§ SOURCE EXCERPT:

'''

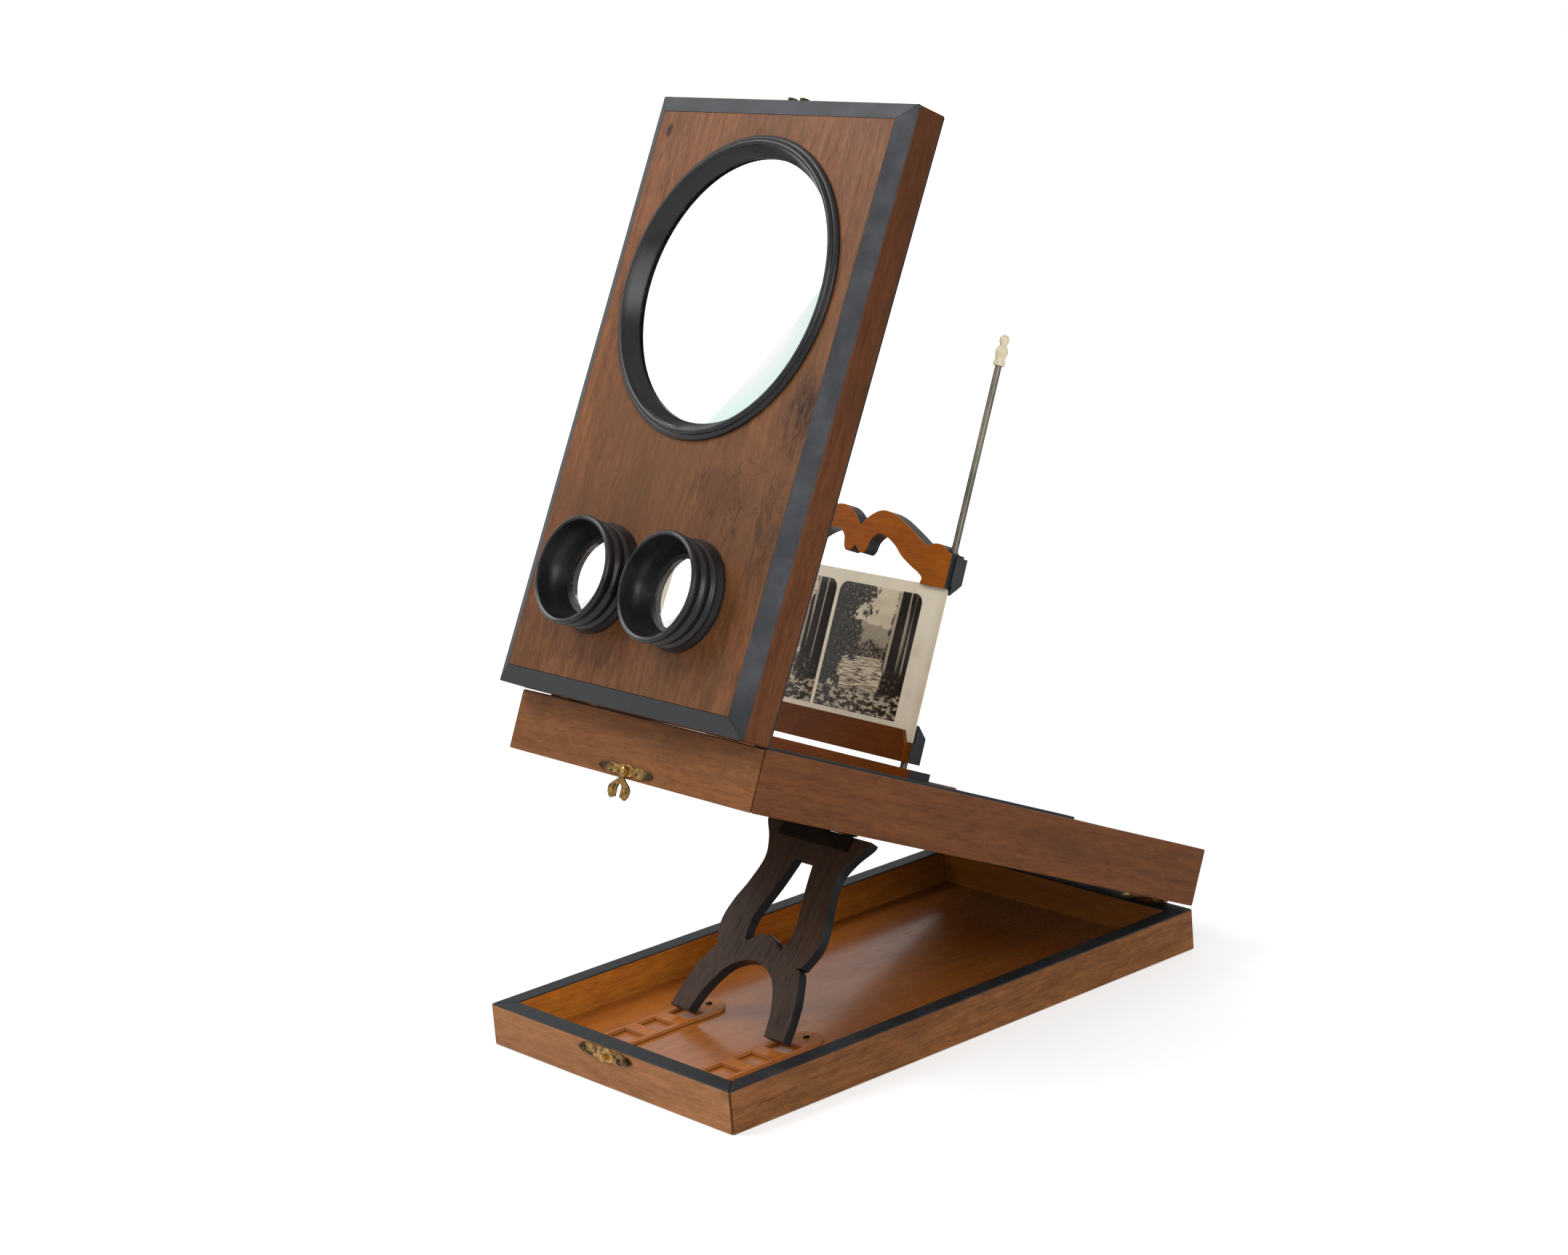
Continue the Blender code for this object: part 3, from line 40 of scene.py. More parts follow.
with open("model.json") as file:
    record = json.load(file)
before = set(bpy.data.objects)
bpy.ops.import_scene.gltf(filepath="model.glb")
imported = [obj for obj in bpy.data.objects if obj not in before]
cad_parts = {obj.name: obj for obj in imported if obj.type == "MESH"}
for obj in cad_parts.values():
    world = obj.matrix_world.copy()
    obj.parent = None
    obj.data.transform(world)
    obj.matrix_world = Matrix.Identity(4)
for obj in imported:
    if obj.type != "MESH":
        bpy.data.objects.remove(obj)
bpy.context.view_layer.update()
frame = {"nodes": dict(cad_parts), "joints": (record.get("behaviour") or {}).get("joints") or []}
NODES = frame["nodes"]

# Where the photograph's viewer stands: the camera's place and its own three axes
CAMERA_PLACE = (1.438466, -1.211005, 0.699071)
CAMERA_RIGHT = (0.648942, 0.756565, -0.080528)
CAMERA_UP = (-0.135022, 0.218678, 0.966410)
CAMERA_BACK = (0.748761, -0.616271, 0.244062)
CAMERA_LENS = 77.767
SENSOR_WIDTH = 36.0

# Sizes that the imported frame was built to
HALF_WIDTH = 0.108
HALF_LENGTH = 0.180
WALL = 0.0115
BASE_TOP = 0.025
TRAY_RIM = 0.03485
PANEL_LEAN = math.radians(2.9)
STRUT_LEAN = math.radians(49.3286)
PANEL_FACE = -0.0225
PANEL_BACK = -0.0022
PANEL_FOOT = -0.0018
FIELD_RISE = 0.005
BOARD_BACK = 0.005
LENS_HEIGHT = 0.239
EYE_HEIGHT = 0.068
EYE_OFFSET = 0.0373
PIVOT_RISE = 0.0049
ROD_OFFSET = 0.0745
CARD_MIDDLE = -0.0085
CARD_FACE = -0.0036
GAP = 0.0003
WELD = 0.000002
WAX_SHINE = 0.2
WHITE = (1.0, 1.0, 1.0)
SIDES = (("left", -1), ("right", 1))
# How many steps go round each turned shape
RING_STEPS = 144
EYE_STEPS = 96
LENS_STEPS = 128
FINIAL_STEPS = 48
BORE_STEPS = 32


def joint_place(name):
    return Vector(next(joint["pos_m"] for joint in frame["joints"] if joint["name"] == name))


def tray_tilt():
    axis = next(j["axis"] for j in frame["joints"] if j["name"] == "carriage_slide")
    return math.atan2(axis[2], -axis[1])


# Each body's own origin, and its turn about X
TRAY_TILT = tray_tilt()
FRAMES = {
    "base": (Vector((0, 0, 0)), 0.0),
    "tray": (joint_place("tray_hinge"), -TRAY_TILT),
    "strut": (joint_place("strut_hinge"), STRUT_LEAN),
    "lens_panel": (joint_place("lens_panel_hinge"), -TRAY_TILT - PANEL_LEAN),
    "holder": (joint_place("holder_fold"), -TRAY_TILT),
    "hook": (joint_place("hook_swing"), -TRAY_TILT),
}


def body_matrix(body):
    place, turn = FRAMES[body]
    return Matrix.Translation(place) @ Matrix.Rotation(turn, 4, "X")


def size(name, description, default):
    return FloatProperty(
        name=name, description=description, default=default, min=0.0, precision=5, unit="LENGTH"
    )


def share(name, description, default):
    return FloatProperty(
        name=name, description=description, default=default, min=0.0, max=1.0, subtype="FACTOR"
    )


def tint(name, description, default):
    return FloatVectorProperty(
        name=name, description=description, default=default, min=0.0, max=1.0, size=3,
        subtype="COLOR",
    )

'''

§ EXERCISE REQUIREMENTS: Only the lines from the opening of the material through the line with "bpy.context.view_layer.update()" should be echoed, exactly as written.

§ ANSWER:
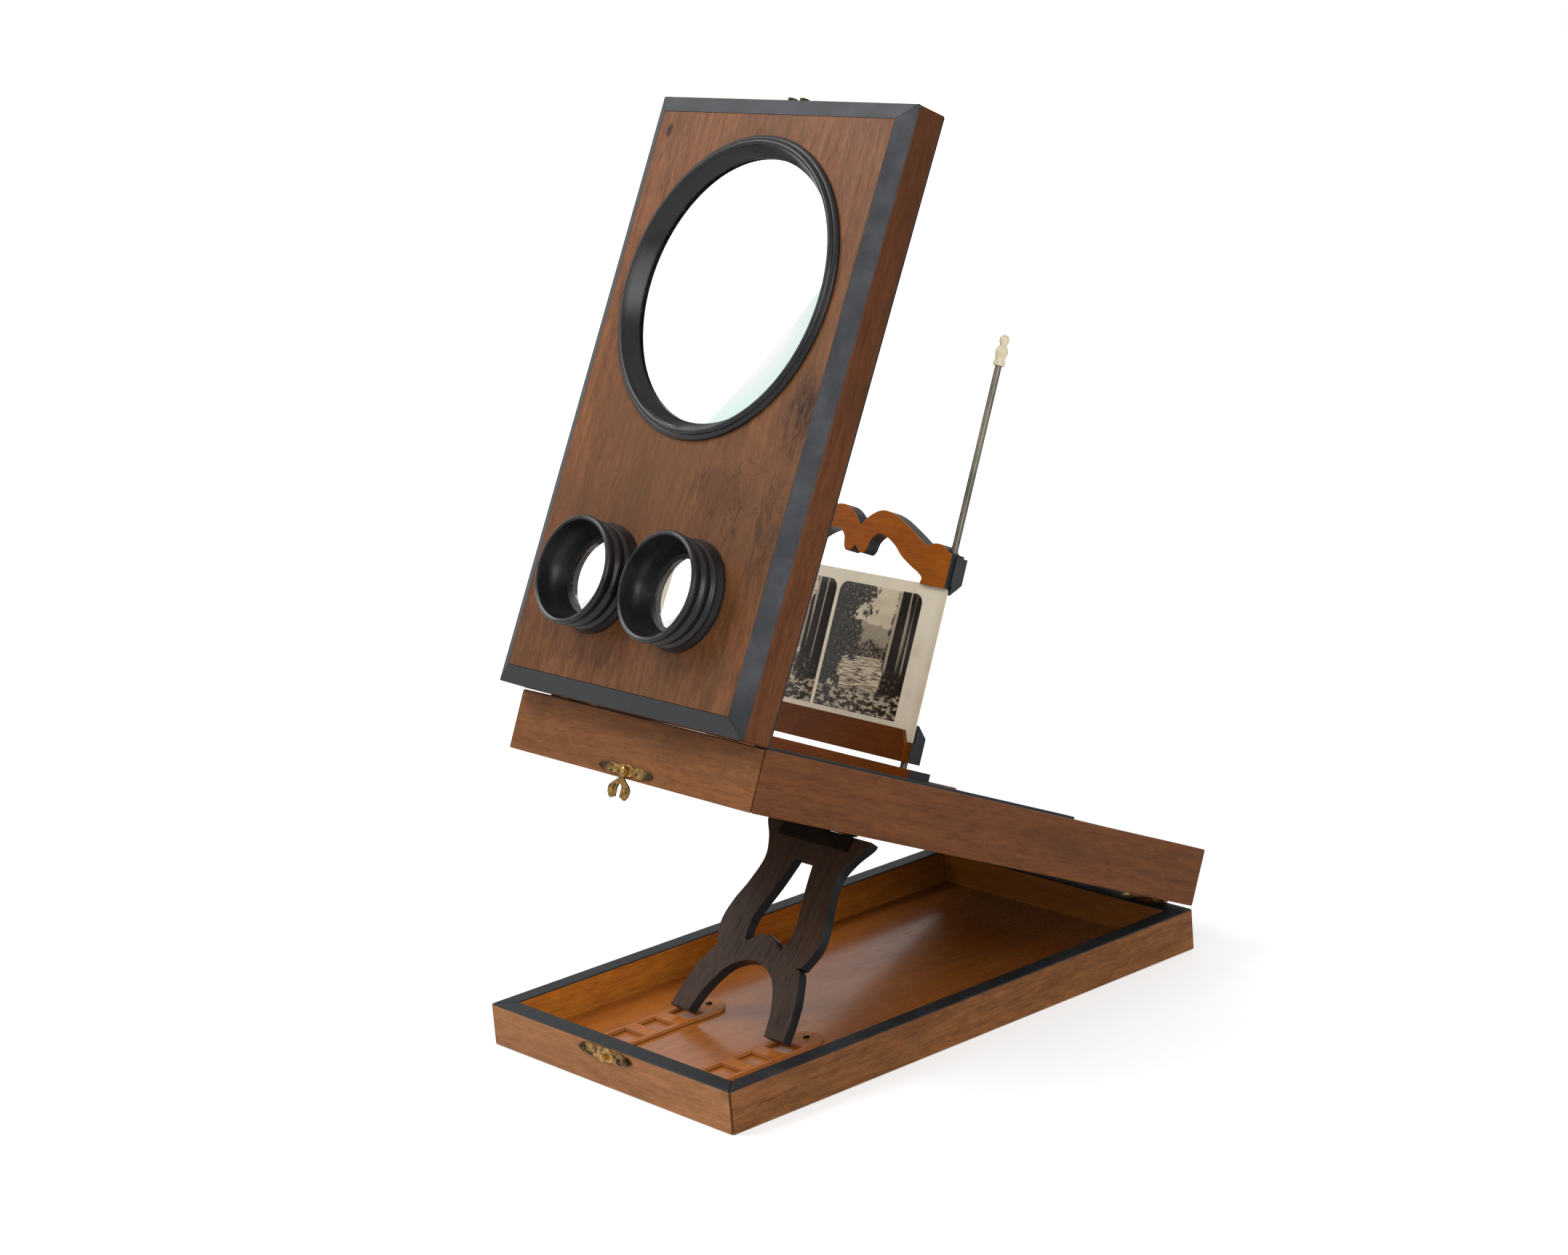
Continue the Blender code for this object: part 3, from line 40 of scene.py. More parts follow.
with open("model.json") as file:
    record = json.load(file)
before = set(bpy.data.objects)
bpy.ops.import_scene.gltf(filepath="model.glb")
imported = [obj for obj in bpy.data.objects if obj not in before]
cad_parts = {obj.name: obj for obj in imported if obj.type == "MESH"}
for obj in cad_parts.values():
    world = obj.matrix_world.copy()
    obj.parent = None
    obj.data.transform(world)
    obj.matrix_world = Matrix.Identity(4)
for obj in imported:
    if obj.type != "MESH":
        bpy.data.objects.remove(obj)
bpy.context.view_layer.update()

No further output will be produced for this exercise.